Along this journey, I learned some things about failure and why it’s so hard to make survivable within our organizations.

  1. Failure is emotional, not rational.  Regardless of how prepared you are or how much support you have, it still feels gross when you fail. If we are to make failure survivable, we have to give people the tools and support to manage the emotional impact of failure. We need to get better at talking about it. We need to provide more encouragement.
  2. People have baggage with the word “fail.” I vividly remember the first time I said to my wife that I had failed. Her protective instinct kicked in and she immediately responded, “You didn’t fail.” To which I responded, “Yes, I did.  I’m not a failure, but I definitely failed. I set out to build a successful company and I didn’t meet that goal.”  We are so afraid of the word “fail,” we don’t even like to use it. To make failure survivable, we have to make sure we are clear on what failure means so we can be less afraid.  Simply put, failing is not meeting a goal or objective. That’s not so scary.
  3. Failure is the best teacher, but we don’t treat it that way. I learned more in the past two and a half years than maybe during any other time of my professional life. But, I had incentive to learn because if I didn’t, my business would have folded much sooner.  Failure is feedback. That feedback needs to be understood and used to determine what to do next. Most organizations are lazy about this process. When we fail, we spend our energy on covering our ass rather than learning. This has to change if failure is to be survivable. Failure must be treated as a powerful learning experience.
  4. People judge you not by your failures, but by what you do next. One lesson that continues to be reinforced throughout my life is this: Other people don’t spend nearly as much time thinking about you as you think they do.  My story will be defined by what’s next, not by what’s behind me. We need to help people learn to use failure as fuel for action. We need to train people to be like sharks—never stop moving.  Be defined by what you do next. Failure is never fatal when you keep moving.

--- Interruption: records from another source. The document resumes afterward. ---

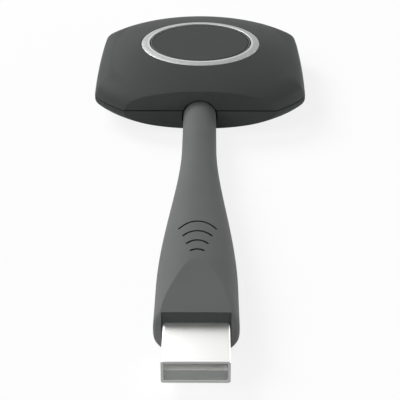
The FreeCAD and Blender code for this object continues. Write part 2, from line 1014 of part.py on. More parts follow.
makers = (
    top_cover, bottom_cover, base_pad, trim_ring, light_guide, button_cap, button_carrier, return_ring,
    switch_body, switch_plunger, main_board, led_lights, radio_shield, radio_chip, antennas,
    processor_chip, thermal_pad, heat_spreader, memory_chips, clock_crystal, power_inductors, capacitors,
    cover_screws, board_screws, neck_grommet, cable_clamp, clamp_screws, lead_plug, lead_socket,
    stem_sleeve, cable_jacket, cable_shield, cable_ferrule, conductors,
    plug_core, plug_shell, plug_tongue, plug_contacts,
)


def main():
    os.makedirs("parts", exist_ok=True)
    for maker in makers:
        shape = maker()
        name = maker.__name__
        shape.exportStep("parts/" + name + ".step")
        size = shape.BoundBox
        print(name, len(shape.Solids), shape.isValid(), "volume %.1f" % shape.Volume,
              "z %.2f to %.2f" % (size.ZMin, size.ZMax))


main()
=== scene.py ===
# %% [markdown]
# A wireless presentation dongle: a flat two-shell head with a round button in a satin ring, a soft
# moulded stem and a metal data plug. The engineering model is loaded first and stays where it is.
# Everything made below is fitted round it, in metres, in the same frame.

# %% Load the fixed frame
import functools
import json
import math

import bmesh
import bpy
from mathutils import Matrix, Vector

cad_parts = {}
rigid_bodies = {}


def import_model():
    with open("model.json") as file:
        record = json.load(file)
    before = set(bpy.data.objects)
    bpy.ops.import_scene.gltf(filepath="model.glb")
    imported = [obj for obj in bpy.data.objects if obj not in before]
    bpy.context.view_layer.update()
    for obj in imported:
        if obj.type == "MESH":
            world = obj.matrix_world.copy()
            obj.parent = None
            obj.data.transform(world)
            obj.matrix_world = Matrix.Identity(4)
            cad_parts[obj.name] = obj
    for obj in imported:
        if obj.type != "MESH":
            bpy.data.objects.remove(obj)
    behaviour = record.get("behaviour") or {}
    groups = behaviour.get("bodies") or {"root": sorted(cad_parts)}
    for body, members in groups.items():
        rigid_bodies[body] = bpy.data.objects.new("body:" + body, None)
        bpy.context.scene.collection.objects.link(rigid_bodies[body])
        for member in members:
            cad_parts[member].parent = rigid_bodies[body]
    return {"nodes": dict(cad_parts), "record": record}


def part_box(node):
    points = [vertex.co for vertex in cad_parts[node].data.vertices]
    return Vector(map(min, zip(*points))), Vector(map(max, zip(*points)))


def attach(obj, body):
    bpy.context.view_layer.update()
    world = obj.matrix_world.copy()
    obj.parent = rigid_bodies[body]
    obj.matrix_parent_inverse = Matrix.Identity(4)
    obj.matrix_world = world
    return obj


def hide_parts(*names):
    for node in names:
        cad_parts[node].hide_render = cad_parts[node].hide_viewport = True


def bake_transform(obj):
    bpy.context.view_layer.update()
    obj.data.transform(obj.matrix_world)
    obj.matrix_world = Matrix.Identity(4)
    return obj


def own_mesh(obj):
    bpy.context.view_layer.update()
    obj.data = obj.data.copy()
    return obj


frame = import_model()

for item in [item for item in bpy.data.objects if item.name in ("Cube", "Light", "Camera")]:
    bpy.data.objects.remove(item)
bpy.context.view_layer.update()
mm = 0.001

# %% [markdown]
# The camera comes first, because every later choice is judged through it. It could be placed by eye,
# but its lens, place and tilt come from a fit to points whose real size is known. The photograph was
# taken with a long lens from in front of the plug, looking down by a little under 29 degrees, and a
# touch to the right of the stem, which is why the plug stands a little left of the ring's centre.

# %% Camera
image_width = 400
lens_in_pixels = 1233.25
sensor_width = 36.0
camera_pitch = math.radians(28.58)
camera_yaw = math.radians(0.371)
camera_place = Vector((1.84, -299.82, 131.15)) * mm


def in_scene(name, data):
    """New object that shows some data, linked to the scene."""
    item = bpy.data.objects.new(name, data)
    bpy.context.scene.collection.objects.link(item)
    return item


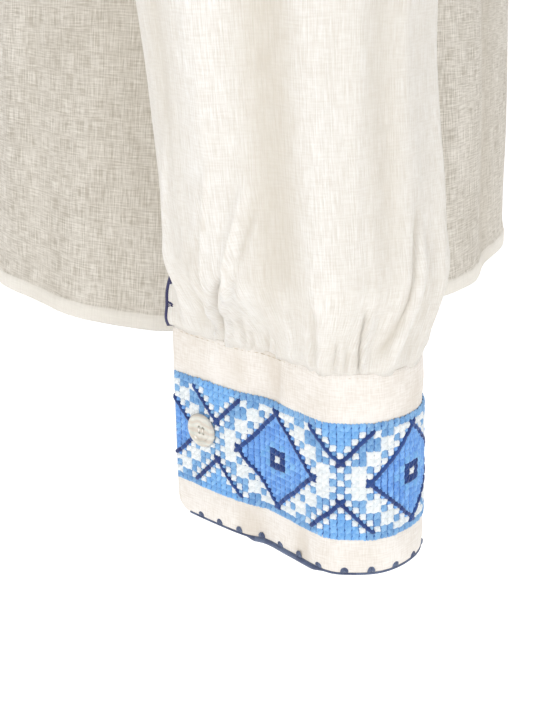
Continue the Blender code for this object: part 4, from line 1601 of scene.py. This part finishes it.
def plane(name, corners, material):
    """A four-cornered sheet that belongs to the studio."""
    mesh = bpy.data.meshes.new(name)
    mesh.from_pydata(corners, [], [(0, 1, 2, 3)])
    mesh.materials.append(material)
    stage(name, mesh)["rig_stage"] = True


def lamp(name, place, size, power):
    """A square lamp that faces the sleeve."""
    data = bpy.data.lights.new(name, "AREA")
    data.shape, data.size, data.energy = "SQUARE", size, power
    stage(name, data, place, Vector(SLEEVE_MIDDLE) - Vector(place))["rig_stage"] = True


glow = {"Emission_Color": LIT}
floor = Look("pale_floor").surface(linear(250, 250, 250), 0.9, Emission_Strength=0.45, **glow)
paper = Look("white_paper").surface((0.0, 0.0, 0.0, 1.0), 0.5, Emission_Strength=1.1, **glow)
plane("paper", [(BACK_X, 6, FLOOR_Z), (BACK_X, -6, FLOOR_Z), (BACK_X, -6, 5), (BACK_X, 6, 5)], paper)
plane("floor", [(-6, -6, FLOOR_Z), (6, -6, FLOOR_Z), (6, 6, FLOOR_Z), (-6, 6, FLOOR_Z)], floor)
lamp("key", (-1.8, 1.2, 0.5), 0.6, 15.0)
lamp("fill", (-1.5, -1.6, 0.2), 1.2, 11.0)

world = bpy.data.worlds.new("light_tent")
bpy.context.scene.world = world
world.use_nodes = True
sky = world.node_tree.nodes["Background"]
sky.inputs["Color"].default_value = LIT
sky.inputs["Strength"].default_value = 0.62

camera_data = bpy.data.cameras.new("camera")
camera_data.sensor_width = 36
camera_data.lens = 50.75
camera_data.clip_start = 0.01
look_at = (float(np.cos(CAMERA_DOWN)), 0.0, -float(np.sin(CAMERA_DOWN)))
bpy.context.scene.camera = stage("camera", camera_data, CAMERA_PLACE, look_at)
bpy.context.scene.view_settings.view_transform = "Standard"

# %% [markdown]
# ## Count the triangles and finish
#
# The triangles added to the solids are counted. Each cloth wall has two faces, so its triangles count twice.

# %% Finish
triangles = 0
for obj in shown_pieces():
    if "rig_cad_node" not in obj:
        obj.data.calc_loop_triangles()
        triangles += len(obj.data.loop_triangles) * (2 if obj.modifiers else 1)
print("triangles added:", triangles)
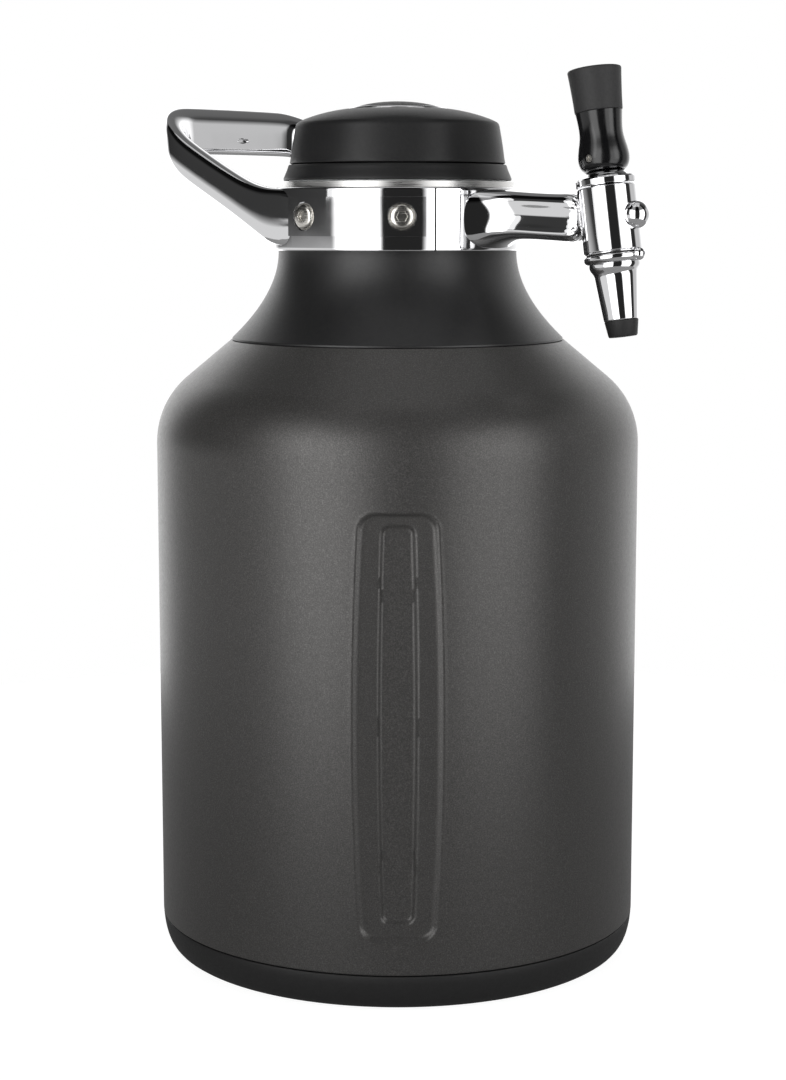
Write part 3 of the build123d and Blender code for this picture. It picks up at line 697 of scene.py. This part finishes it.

Failure is critical to the success and growth of our organizations. But, it is not to be taken too lightly when humans are involved. Failure is an emotional experience. Once we acknowledge it as such, we can begin to create an environment to make it not only survivable, but to turn it into fuel for innovation and culture.

 
  • Mfaulkner43

    Great article. I appreciate the courage you had in confronting the fact that the business was going to fail. Too often, people (and corporations) ARE too afraid of failure to admit it’s happening, and therefore cling to decisions that will destroy them (whereas failure can be used to move forward).

  • martinsnyder

    Well done Jason. I’m a guy who has pursued mediocrity my whole life, assuming I was bound to overshoot once in a awhile. Losing to me is as natural as waking up, and that does gross some people out…but the actual range of outcomes available to almost everyone on this planet is pretty darn narrow. Unless you are on the super fast track (and you tend to know it at an early age), taking time to really connect with people and really pay attention to the journey is almost always the best use of one’s days.

  • Melissa Fairman

    Thank you for putting this out in the world. We hear and see the stunning success of others but rarely hear from someone when it doesn’t work out. You’ve clearly learned a lot from your experience and that will influence your work going forward. Good luck in your new endeavors!

  • Jason Lauritsen

    Thanks Melissa. I felt that it’s only fair to share this side of the story. And frankly, once I started telling my “fail” story to others, I felt empowered by it. Living with authenticity for me has always mean owning it all, good and bad. And, this was just one short chapter in a really epic story that I’m writing for my career. Really appreciate the comments.

  • Jason Lauritsen

    Thanks Martin. My mindset is probably a little different in that I tend to be more of a “tilting towards windmills” guy figuring that if you shoot for big goals, even if you fall short, you tend to end up farther down the path than had you played it safe. Either way, finding a healthy relationship with failure is critical.

  • Jason Lauritsen

    Thanks. It ultimately didn’t really feel like a choice to face the failure once I got my ego out of the way. It was just a reality that I had to confront and learn from. I wrote this post in hopes that in some tiny way, perhaps I make that same decision a little more palatable for others.